Pour prolonger la réflexion...
Des paroles dures à entendre
Si quelqu’un veut venir derrière moi, qu’il renonce à lui-même, qu’il prenne sa croix et qu’il me suive (v. 34). La dimension de sacrifice ici soulignée s’impose à toute vie, car se livrer à ses instincts naturels, à ses intérêts trop égoistes ne conduit pas à la vie. S’arracher à ce qui enferme sur soi pour s’attacher et partager la vision et l’engagement de Jésus, c’est se mettre à sa suite. Il n’est pas question d’anéantir, de renier ce que Dieu nous donne d’être, mais d’accueillir sa vie de Lui, de porter le poids des événements et des petites morts quotidiennes, de les soulever, de les transformer en victoires. Le Golgotha conduit au matin de Pâques.

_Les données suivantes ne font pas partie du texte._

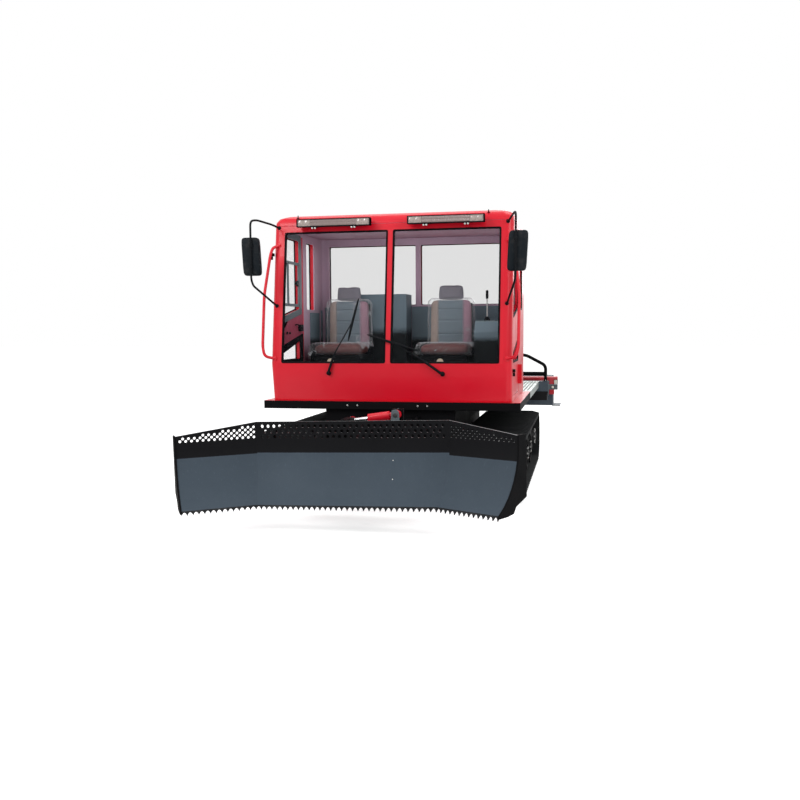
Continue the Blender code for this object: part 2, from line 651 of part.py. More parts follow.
def forward(z):
    """How far the blade's face stands ahead of its upright part at a height."""
    drop = max(0.0, BLADE_BEND - z)
    return BLADE_RADIUS - (BLADE_RADIUS ** 2 - drop ** 2) ** 0.5


def blade_section(high):
    """The plate's section from a top height down: (offset forward, z), front then back."""
    heights = [high] + [BLADE_BEND - (BLADE_BEND - BLADE_LOW) * i / 7 for i in range(8)]
    front = [(forward(z), z) for z in heights] + [(forward(BLADE_LOW) + TOOTH_LEAN, TOOTH_LOW)]
    return front + [(offset - BLADE_THICK, z) for offset, z in reversed(front)]


def middle_point(side, offset, z, slip=0.0):
    """Where a section point meets the fold, on the plane that halves the wing's angle."""
    return side * (FOLD_HALF - tan(WING_ANGLE / 2) * offset - slip), BLADE_Y - offset, z


def wing_point(offset, z, along):
    """A point on the left wing: some way along it from the fold's upright corner."""
    ahead = (cos(WING_ANGLE), -sin(WING_ANGLE))
    out = (-sin(WING_ANGLE), -cos(WING_ANGLE))
    return (FOLD_HALF + ahead[0] * along + out[0] * offset, BLADE_Y + ahead[1] * along + out[1] * offset, z)


def make_blade(holder):
    rings = [[middle_point(side, offset, z) for offset, z in blade_section(BLADE_HIGH)] for side in (-1, 1)]
    node("blade_centre", "slate_paint", [loft(rings)], (), 1, holder)
    for side, name in ((1, "left"), (-1, "right")):
        fold = [middle_point(1, offset, z, -2 * GAP) for offset, z in blade_section(BLADE_HIGH)]
        tip = [wing_point(offset, z, WING_LENGTH) for offset, z in blade_section(WING_HIGH)]
        plate = [(forward(z) + 0.006, z) for z in (WING_HIGH + 0.004, BLADE_BEND, 0.56, 0.46, 0.37, 0.29, BLADE_LOW)]
        plate += [(forward(BLADE_LOW) + 0.012, 0.190), (0.150, 0.190), (0.075, 0.200), (0.045, 0.245),
                  (-END_PLATE_DEPTH, 0.295),
                  (-END_PLATE_DEPTH, WING_HIGH + 0.004)]
        cheek = loft([[wing_point(offset, z, along) for offset, z in plate]
                      for along in (WING_LENGTH - 0.004, WING_LENGTH + 0.010)])
        node(f"blade_wing_{name}", "slate_paint", [loft([fold, tip]), cheek], (), side, holder)
    # Backbone: a box beam behind the middle section, the boss on the nose pin, the tilt rod's lug
    back = BLADE_Y + BLADE_THICK + GAP
    z = TILT_PIN_Z
    beam = box((-0.68, back, 0.40), (0.68, back + 0.07, BLADE_BEND))
    boss = rod((0, back + 0.02, z), (0, BOSS_REAR, z), 0.085, 20)
    bore = rod((0, back + 0.045, z), (0, BOSS_REAR + 0.1, z), 0.045, 20)
    x, y, z = TILT_ROD
    mast = box((x - 0.035, back, 0.60), (x + 0.035, back + 0.04, z + 0.02))
    lug = box((x - 0.030, back + 0.03, z - 0.032), (x + 0.030, y - EYE_HALF - PLAY, z + 0.03))
    node("blade_backbone", "black_paint", [beam, boss, mast, lug], [bore], 1, holder)


def make_cylinder(prefix, base, end, radius, travel, cross, offsets, shaft=0.0):
    """A barrel pinned at its base and a rod that ends in an eye, for each sideways offset."""
    base, end, cross = Vector(base), Vector(end), Vector(cross)
    line, length = (end - base).normalized(), (end - base).length
    mouth = 0.62 * length
    bottom = 0.075
    barrels, bores, rods = [], [], []
    for offset in offsets:
        start, tip = base + cross * offset, end + cross * offset
        barrels.append(rod(start + line * 0.052, start + line * mouth, radius, 20))
        barrels.append(rod(start + line * 0.015, start + line * 0.060, EYE_HALF - 0.002, 12))
        barrels.append(rod(start - cross * EYE_HALF, start + cross * EYE_HALF, EYE_RADIUS, 16))
        bores.append(rod(start + line * bottom, start + line * (mouth + 0.05), radius / 2 + 0.005, 20))
        rods.append(rod(start + line * (bottom + travel + 0.012), tip - line * 0.01, radius / 2, 16))
        rods.append(rod(tip - cross * EYE_HALF, tip + cross * EYE_HALF, EYE_RADIUS - 0.003, 16))
    if shaft:
        barrels.append(rod(base - cross * shaft, base + cross * shaft, 0.018, 12))
        rods.append(rod(end - cross * shaft, end + cross * shaft, 0.016, 12))
    pivot = axis_empty(f"{prefix}_barrel_axis", base)
    node(f"{prefix}_barrel", "red_paint", barrels, bores, 1, pivot)
    node(f"{prefix}_rod", "chrome_rod", rods, (), 1, axis_empty(f"{prefix}_rod_axis", end))


def make_push_frame():
    axis_y, axis_z = PUSH_AXIS
    holder = axis_empty("blade_lift_axis", (0.0, axis_y, axis_z))
    front, rear = PUSH_FRONT, PUSH_FRONT + 0.12
    solids = [box((-0.46, front, 0.36), (0.46, rear, 0.49))]
    arm = ((axis_y - 0.02, axis_z + 0.045), (rear - 0.02, 0.48), (rear - 0.02, 0.37),
           (axis_y - 0.02, axis_z - 0.045), (axis_y + 0.03, axis_z - 0.03), (axis_y + 0.045, axis_z),
           (axis_y + 0.03, axis_z + 0.03))
    outer = PUSH_LUG_X - LUG_THICK / 2 - PLAY
    for side in (-1, 1):
        solids.append(side_prism(arm, *sorted((side * (outer - 0.045), side * outer))))
    solids.append(rod((0, front + 0.02, TILT_PIN_Z), (0, BLADE_Y + 0.075, TILT_PIN_Z), 0.040, 20))
    solids.append(box((-0.10, front, 0.37), (0.10, front + 0.06, 0.58)))
    # Mast for the tilt cylinder, and the lugs that the lift rods raise
    x, y, z = TILT_BASE
    solids.append(box((x - 0.045, y + EYE_HALF + PLAY, 0.38), (x + 0.045, y + EYE_HALF + 0.045, z + 0.04)))
    solids.append(box((x - 0.045, y + EYE_HALF + 0.02, 0.38), (x + 0.045, front + 0.02, 0.48)))
    rod_y, rod_z = LIFT_ROD
    tongue = ((rod_y + 0.04, rod_z), (rod_y + 0.02, rod_z + 0.04), (rod_y - 0.03, rod_z + 0.045),
              (rear - 0.01, 0.47), (rear - 0.01, 0.38), (rod_y + 0.01, rod_z - 0.04))
    for side in (-1, 1):
        px = side * LIFT_LUG_X
        solids.append(side_prism(tongue, px - LUG_THICK / 2, px + LUG_THICK / 2))
    node("push_frame", "black_paint", solids, (), 1, holder)


def make_front():
    make_push_frame()
    make_blade(axis_empty("blade_tilt_axis", (0.0, BLADE_Y, TILT_PIN_Z), (0.0, REST_TILT, 0.0)))
    along_x, along_y = (1.0, 0.0, 0.0), (0.0, 1.0, 0.0)
    make_cylinder("lift", (0.0, *LIFT_BASE), (0.0, *LIFT_ROD), 0.034, 0.080, along_x,
                  (-LIFT_X, LIFT_X), LIFT_X + 0.035)
    x, y, z = TILT_ROD
    turned = Matrix.Rotation(REST_TILT, 3, "Y") @ Vector((x, 0.0, z - TILT_PIN_Z))
    make_cylinder("tilt", TILT_BASE, (turned.x, y, turned.z + TILT_PIN_Z), 0.034, 0.037, along_y, (0.0,))


# --- tiller --------------------------------------------------------------------------------------

def make_tiller():
    axis_y, axis_z = TILLER_AXIS
    holder = axis_empty("tiller_lift_axis", (0.0, axis_y, axis_z))
    rotor_y, rotor_z = ROTOR
    # Frame: two arms, a cross beam, the long red tube and its end brackets
    joint_y = rotor_y - HOOD_RADIUS - GAP
    arm = ((axis_y - 0.04, axis_z), (axis_y - 0.02, axis_z + 0.035), (2.20, 0.675), (joint_y, 0.74),
           (joint_y, 0.65), (2.22, 0.585), (axis_y, axis_z - 0.045))
    outer = TILLER_LUG_X - LUG_THICK / 2 - PLAY
    solids = [box((-outer, 2.262, 0.60), (outer, 2.33, 0.69))]
    for side in (-1, 1):
        solids.append(side_prism(arm, *sorted((side * (outer - 0.05), side * outer))))
        solids.append(box((side * 0.41 - 0.03, 2.33, 0.68), (side * 0.41 + 0.03, 2.39, 0.83)))
        solids.append(side_prism(((2.33, 0.66), (2.39, 0.66), (2.39, 0.85), (2.33, 0.85)),
                                 *sorted((side * 1.262, side * 1.318))))
        lug_x = side * (EYE_HALF + PLAY + LUG_THICK / 2)
        solids.append(side_prism(((TILLER_ROD[0] - 0.035, 0.585), (TILLER_ROD[0] - 0.01, 0.635), (2.27, 0.665),
                                  (2.27, 0.61), (TILLER_ROD[0], 0.565)),
                                 lug_x - LUG_THICK / 2, lug_x + LUG_THICK / 2))
    solids.append(rod((-1.36, 2.36, 0.85), (1.36, 2.36, 0.85), 0.030, 16))
    node("tiller_frame", "red_paint", solids, (), 1, holder)
    # Hood: a bent sheet over the rotor with closed ends and a skid plate at each end
    steps = 14
    shell, room = [], []
    for outline, radius in ((shell, HOOD_RADIUS), (room, HOOD_RADIUS - 0.014)):
        low = HOOD_LOW if outline is shell else HOOD_LOW - 0.1
        outline.append((rotor_y + radius, low))
        outline.extend((rotor_y + radius * cos(pi * i / steps), rotor_z + radius * sin(pi * i / steps))
                       for i in range(steps + 1))
        outline.append((rotor_y - radius, low))
    skid_low = HOOD_LOW - 0.007
    skids = [box((side * SKID_X - 0.05, rotor_y - 0.17, skid_low),
                 (side * SKID_X + 0.05, rotor_y + 0.15, skid_low + SKID_THICK)) for side in (-1, 1)]
    node("tiller_hood", "slate_paint", [side_prism(shell, -TILLER_HALF, TILLER_HALF)] + skids,
         [side_prism(room, -TILLER_HALF + 0.014, TILLER_HALF - 0.014)], 1, holder)
    # Comb that trails behind the hood
    heel = rotor_y + HOOD_RADIUS + GAP
    comb = ((heel, 0.66), (heel, 0.61), (2.865, 0.545), (TILLER_REAR, 0.552), (heel + 0.03, 0.66))
    node("tiller_comb", "rubber", [side_prism(comb, -1.27, 1.27)], (), 1, holder)
    # Rotor: a drum with rows of teeth that wind round it
    spin = axis_empty("tiller_rotor_axis", (0.0, rotor_y, rotor_z))
    drum = [rod((-1.27, rotor_y, rotor_z), (1.27, rotor_y, rotor_z), 0.040, 16),
            rod((-1.22, rotor_y, rotor_z), (1.22, rotor_y, rotor_z), ROTOR_CORE, 16)]
    for i in range(TOOTH_ROWS):
        angle = i * radians(75.0)
        x = -1.17 + 2.34 * i / (TOOTH_ROWS - 1)
        for turn in (angle, angle + pi):
            ahead = Vector((0.0, cos(turn), sin(turn)))
            across = Vector((0.0, -sin(turn), cos(turn)))
            centre = Vector((x, rotor_y, rotor_z))
            rings = []
            for reach, half in ((ROTOR_CORE - 0.02, 0.020), (ROTOR_TIP, 0.010)):
                rings.append([centre + ahead * reach + across * a * half + Vector((b * 0.018, 0.0, 0.0))
                              for a, b in ((-1, -1), (1, -1), (1, 1), (-1, 1))])
            drum.append(loft(rings))
    node("tiller_rotor", "cast_iron", drum, (), 1, spin)
    make_cylinder("tiller_lift", (0.0, *TILLER_BASE), (0.0, *TILLER_ROD), 0.034, 0.085, (1.0, 0.0, 0.0), (0.0,))


clear_scene()
make_chassis()
make_deck()
make_rear_beam()
make_cab_shell()
make_roof()
make_floor()
make_glass()
make_interior()
make_engine_bay()
for side, name in ((1, "left"), (-1, "right")):
    make_door(side, name)
    make_cab_fittings(side, name)
    make_running_gear(side, name)
make_front()
make_tiller()
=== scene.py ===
"""Looks of a compact tracked snow groomer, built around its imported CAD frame.

Metres. The front looks along -Y, the machine's left side is +X, and the tracks stand on Z = 0.
"""
import json
import logging
from dataclasses import dataclass, replace
from enum import Enum
from math import cos, pi, radians, sin, tan

import bmesh
import bpy
import numpy as np
from mathutils import Matrix, Vector


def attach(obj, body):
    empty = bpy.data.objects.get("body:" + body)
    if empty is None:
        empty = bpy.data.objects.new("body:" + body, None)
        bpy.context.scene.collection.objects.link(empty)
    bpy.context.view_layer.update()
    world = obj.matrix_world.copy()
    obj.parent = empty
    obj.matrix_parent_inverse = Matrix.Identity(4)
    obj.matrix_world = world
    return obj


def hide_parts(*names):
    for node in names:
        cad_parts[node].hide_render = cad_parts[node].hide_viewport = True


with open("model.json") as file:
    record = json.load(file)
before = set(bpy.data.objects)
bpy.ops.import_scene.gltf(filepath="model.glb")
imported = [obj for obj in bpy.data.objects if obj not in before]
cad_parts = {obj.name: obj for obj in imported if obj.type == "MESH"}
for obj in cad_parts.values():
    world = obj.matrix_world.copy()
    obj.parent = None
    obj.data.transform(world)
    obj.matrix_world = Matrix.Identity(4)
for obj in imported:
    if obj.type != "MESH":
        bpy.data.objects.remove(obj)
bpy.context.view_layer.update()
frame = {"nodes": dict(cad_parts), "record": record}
log = logging.getLogger("groomer")
Array = np.ndarray
Colour = tuple[float, float, float]
Faces = list[list[int]]


class Body(Enum):
    """The CAD bodies that pieces ride on."""
    MACHINE = "machine"
    DOOR_LEFT = "door_left"
    DOOR_RIGHT = "door_right"
    BLADE = "blade"
    TILLER = "tiller"
    HOOD = "engine_hood"
    PUSH_FRAME = "push_frame"
    TILT_BARREL = "tilt_barrel"


# --- shader node groups ------------------------------------------------------------------------

def new_group(name: str, ins: list[tuple[str, str, object]], outs: list[tuple[str, str]]):
    """Starts a shader node group.

    Args:
        name: the group's name.
        ins: socket name, socket type and default of each input.
        outs: socket name and socket type of each output.

    Returns:
        The group, its input node and its output node.
    """
    group = bpy.data.node_groups.new(name, "ShaderNodeTree")
    for socket, kind, default in ins:
        made = group.interface.new_socket(name=socket, in_out="INPUT", socket_type=kind)
        if default is not None:
            made.default_value = default
    for socket, kind in outs:
        group.interface.new_socket(name=socket, in_out="OUTPUT", socket_type=kind)
    return group, group.nodes.new("NodeGroupInput"), group.nodes.new("NodeGroupOutput")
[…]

Celui qui perdra sa vie pour moi et pour l’Évangile la sauvera (v. 35). Le grand et déroutant paradoxe! On est loin de l’absence de souffrance et de mort que Pierre attendait. Cela souligne que personne ne peut posséder sa vie comme bon lui semble, mais que, dans la foi, il reconnaît que Dieu seul peut définir en vérité le sens de son existence, sa valeur inaliénable. C’est entrer dans les vues de Dieu, dans la tâche de Jésus, de porter son message, de ne pas en rougir, de manifester son attachement dans un agir concret et ajusté à sa Parole.